Conventional thinking equally plagues public education today. Standardized test results have become the primary focus, like RBI’s in baseball, eclipsing the actual purpose of the endeavor and accepted with the authority of fact.

In baseball, runs batted in are not the end goal; wins are.  Test scores are not the ultimate goal in public education, but an all too simple measure of a broader end goal. The ultimate goal of public education is less clear than a win in baseball, but many policy makers and influencers don’t see it that way.  The reform movement has placed greater emphasis on standardized tests (e.g. Top to Bottom rankings, Adequate Yearly Progress, and the “best” high schools as measured by who takes the most AP tests.)

Had he chosen to apply his sabermetric skills to education, Bill James could say of tests what he said to the baseball establishment, “The world needs another offensive rating system like Custer needed more Indians… What we really need is for the amateurs to clear the floor.”

Lewis himself adds, “What was true about baseball was true about other spheres of American public life… The only sensible approach was to drop the pretense and embrace one’s status as an outsider… It wasn’t that it was better to be an outsider; it was necessary.”

The outsiders in public education today are the very people the institutions were designed to serve – parents, families, and local communities.

Parents and community leaders should embrace the outsider’s role and shed the dogma of the insider camps.  They should begin anew with the question: What is the ultimate goal of our investment in public education?

Goals must be defined so programs are developed to achieve them, then staffed and funded.  Accountability systems follow to assess program and policy efficacy against the agreed upon goals.

The outsiders must also embrace the reality that investment in public education is so significant, the highest expense of nearly every state’s combined state and local budgets, that accountability is a political necessity.

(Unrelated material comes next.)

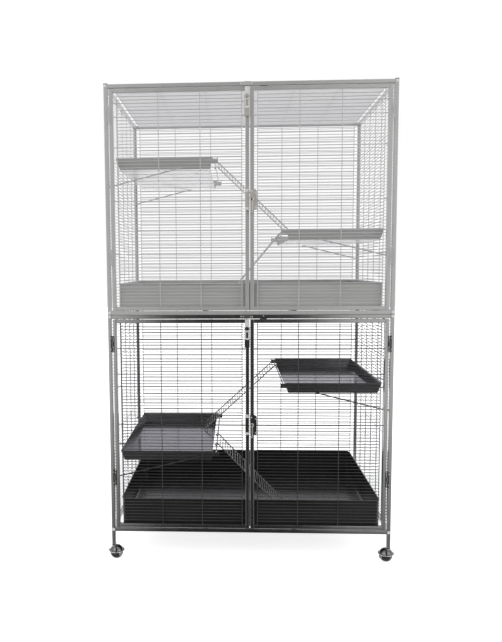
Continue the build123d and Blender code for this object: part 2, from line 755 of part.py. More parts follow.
# Casters: where each leg stands, and the way its wheel trails behind the leg in degrees
casters = {
    "front_left": (-1, -1, 40),
    "front_right": (1, -1, 124),
    "rear_left": (-1, 1, 200),
    "rear_right": (1, 1, 290),
}
neck_top = leg_bottom - socket_head - running_gap
hood_inner = ball_radius + ball_gap
for caster_name, (side, end, heading) in casters.items():
    trail = Vector(cos(radians(heading)), sin(radians(heading)), 0)
    axle = Vector(-trail.Y, trail.X, 0)
    leg = Vector(side * post_x, end * post_y, 0)
    middle = leg + trail * caster_trail + Vector(0, 0, ball_radius)
    with BuildPart() as caster_hood:
        with Locations(middle):
            Sphere(hood_inner + hood_wall)
        split(bisect_by=Plane.XY.offset(middle.Z + hood_rim_height), keep=Keep.TOP)
        with BuildSketch(Plane.XY.offset(middle.Z + hood_rim_height)):
            with Locations((middle.X, middle.Y)):
                Circle(hood_rim_radius)
        extrude(amount=hood_rim_thickness)
        with BuildSketch(Plane.XY.offset(middle.Z + hood_rim_height)):
            with Locations((leg.X, leg.Y)):
                Circle(neck_radius)
        extrude(amount=neck_top - middle.Z - hood_rim_height)
        with Locations(middle):
            Sphere(hood_inner, mode=Mode.SUBTRACT)
        for cheek in (-1, 1):
            with BuildSketch(
                Plane(origin=middle + axle * cheek * cheek_inner, x_dir=trail, z_dir=axle * cheek)
            ):
                Circle(cheek_width / 2)
                with Locations((0, -cheek * hood_rim_height / 2)):
                    Rectangle(cheek_width, hood_rim_height)
            extrude(amount=cheek_thickness)
        with BuildSketch(Plane(origin=middle - axle * (cheek_inner + cheek_thickness), z_dir=axle)):
            Circle(axle_radius)
        extrude(amount=2 * (cheek_inner + cheek_thickness))
        with BuildSketch(Plane.XY.offset(neck_top)):
            with Locations((leg.X, leg.Y)):
                Circle(stem_radius)
        extrude(amount=stem_length)
    caster_hood.part.label = f"{caster_name}_caster_hood"
    export_step(caster_hood.part, f"parts/{caster_hood.part.label}.step")

    with BuildPart() as caster_ball:
        with Locations(middle):
            Sphere(ball_radius)
        with BuildSketch(Plane(origin=middle - axle * ball_radius, z_dir=axle)):
            Circle(axle_radius + axle_gap)
        extrude(amount=2 * ball_radius, mode=Mode.SUBTRACT)
    caster_ball.part.label = f"{caster_name}_caster_ball"
    export_step(caster_ball.part, f"parts/{caster_ball.part.label}.step")

# Plastic sockets in the legs, which hold the caster stems
corners = [(side * post_x, end * post_y) for side in (-1, 1) for end in (-1, 1)]
with BuildPart() as caster_sockets:
    with BuildSketch(Plane.XY.offset(leg_bottom - socket_head)):
        with Locations(*corners):
            Rectangle(tube, tube)
    extrude(amount=socket_head)
    with BuildSketch(Plane.XY.offset(leg_bottom)):
        with Locations(*corners):
            Rectangle(plug_size, plug_size)
    extrude(amount=socket_length)
    with BuildSketch(Plane.XY.offset(leg_bottom - socket_head)):
        with Locations(*corners):
            Circle(stem_radius + stem_gap)
    extrude(amount=stem_length + running_gap, mode=Mode.SUBTRACT)
caster_sockets.part.label = "caster_sockets"
export_step(caster_sockets.part, "parts/caster_sockets.step")

# Plugs in the posts: the connectors between the tiers, and the caps on top
with BuildPart() as post_plugs:
    with BuildSketch(Plane.XY.offset(junction - connector_length)):
        with Locations(*corners):
            Rectangle(plug_size, plug_size)
    extrude(amount=2 * connector_length)
    with BuildSketch(Plane.XY.offset(junction - collar_thickness / 2)):
        with Locations(*corners):
            Rectangle(tube, tube)
    extrude(amount=collar_thickness)
    with BuildSketch(Plane.XY.offset(top)):
        with Locations(*corners):
            Rectangle(plug_size, plug_size)
    extrude(amount=-cap_length)
    with BuildSketch(Plane.XY.offset(top)):
        with Locations(*corners):
            Rectangle(tube, tube)
    extrude(amount=cap_thickness)
post_plugs.part.label = "post_plugs"
export_step(post_plugs.part, "parts/post_plugs.step")

# Round covers over the bolts that tie the rails to the posts, front and back
with BuildPart() as bolt_covers:
    for end in (-1, 1):
        with BuildSketch(wall_plane(0, end * depth / 2, 0, (0, end, 0))):
            with Locations(*[
                (side * post_x, z)
                for side in (-1, 1)
                for level in tiers.values()
                for z in (level["base"] + tube / 2, level["top"] - tube / 2)
            ]):
                Circle(cover_radius)
        extrude(amount=cover_thickness)
bolt_covers.part.label = "bolt_covers"
export_step(bolt_covers.part, "parts/bolt_covers.step")
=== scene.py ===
import bmesh
import bpy
import json
from math import cos, pi, radians, sin
from mathutils import Matrix, Vector


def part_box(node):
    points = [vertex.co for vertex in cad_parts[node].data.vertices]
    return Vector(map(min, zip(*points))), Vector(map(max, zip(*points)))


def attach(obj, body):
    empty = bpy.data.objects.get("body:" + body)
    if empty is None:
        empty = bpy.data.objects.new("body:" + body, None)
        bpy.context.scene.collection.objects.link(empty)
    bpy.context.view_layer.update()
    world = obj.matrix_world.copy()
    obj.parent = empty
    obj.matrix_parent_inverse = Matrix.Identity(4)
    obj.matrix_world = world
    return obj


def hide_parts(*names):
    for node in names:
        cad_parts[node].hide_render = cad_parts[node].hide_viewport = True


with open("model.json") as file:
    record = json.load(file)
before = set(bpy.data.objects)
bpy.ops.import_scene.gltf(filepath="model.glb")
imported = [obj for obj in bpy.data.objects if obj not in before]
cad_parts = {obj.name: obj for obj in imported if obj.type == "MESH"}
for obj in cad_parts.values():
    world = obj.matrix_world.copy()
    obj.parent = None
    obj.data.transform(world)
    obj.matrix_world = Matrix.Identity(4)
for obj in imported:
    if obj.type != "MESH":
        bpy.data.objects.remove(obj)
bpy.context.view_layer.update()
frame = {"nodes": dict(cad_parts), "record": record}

# Sizes in metres that the pieces share with the frame
tube = 0.013
door_tube = 0.0127
row_wire = 0.0022
column_wire = 0.0025
row_pitch = 0.0108
weld_seam = 0.0002
door_columns = 4
door_column_inset = 0.0115
back_columns = 7
back_column_inset = 0.014
side_columns = 7
side_column_inset = 0.008
panel_ties = (0.308, 0.581)
tie_wire = 0.0030
tier_base = {"lower": 0.099, "upper": 0.846}
tier_top = {"lower": 0.846, "upper": 1.598}
door_ties = {"lower": (0.377, 0.504, 0.548, 0.634), "upper": (0.205, 0.377, 0.552, 0.649, 0.691)}
hinges = {"lower": (0.190, 0.650), "upper": (0.192, 0.655)}
sides = {"left": -1, "right": 1}
post_x = 0.4685
post_y = 0.3085
inner_x = post_x - tube / 2
inner_y = post_y - tube / 2
front = -0.315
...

It is simply irrational to try to dodge the issue.

Miguel Cabrera

Standardized tests are likely to remain, to some extent, a necessary evil given state and national law as well as college acceptance criteria. But sabermetricians would scoff at the notion of placing such value on a data sample so small – a single test, given once a year is like Miguel Cabrera being evaluated on his performance in a single exhibition game.

Sabermetricians do not refute the importance of numeric measures, but that the wrong measures were lionized at the expense of more informative statistics.  The same condition exists in public education.

Dozens of means exist to measure educational program effectiveness organically. Over  180 school days our students participate in class, receive grades, create projects, write papers, take tests, apply to colleges, enroll in courses and extracurricular activities. All of these and more represent a treasure trove of data we can use to measure performance and trend results in ways that can inform our strategy to make our programs better.

Teachers, principals and staff of all type are also a major element of this endeavor. A constructive means of assessing their performance, with an eye towards improving their craft and effectiveness, represents another set of data points.

Finally, the outsiders themselves require self-assessment. Parental participation in this process is as significant as any other factor. To have any credibility, parents and families need to hold themselves to the same high standards as we hold our children, teachers and other stakeholders. Community, teacher, parent and even student surveys, scientifically executed, should be another important measure.

Local control has been the hot topic of late, as the policy debate between insiders only further marginalizes the local community’s voice. If local communities fail to accept the burden of defining their goals and establishing the required accountability systems, they frankly forfeit their right for local governance. It should be that way.

But the opportunity exists for us, as one of those communities, to take the lead and, as James said, clear the amateurs from the floor, embrace our role as outsiders, and demonstrate to state and national policy makers that we know what we want from our investment in public education and are taking our responsibility seriously for all the right reasons.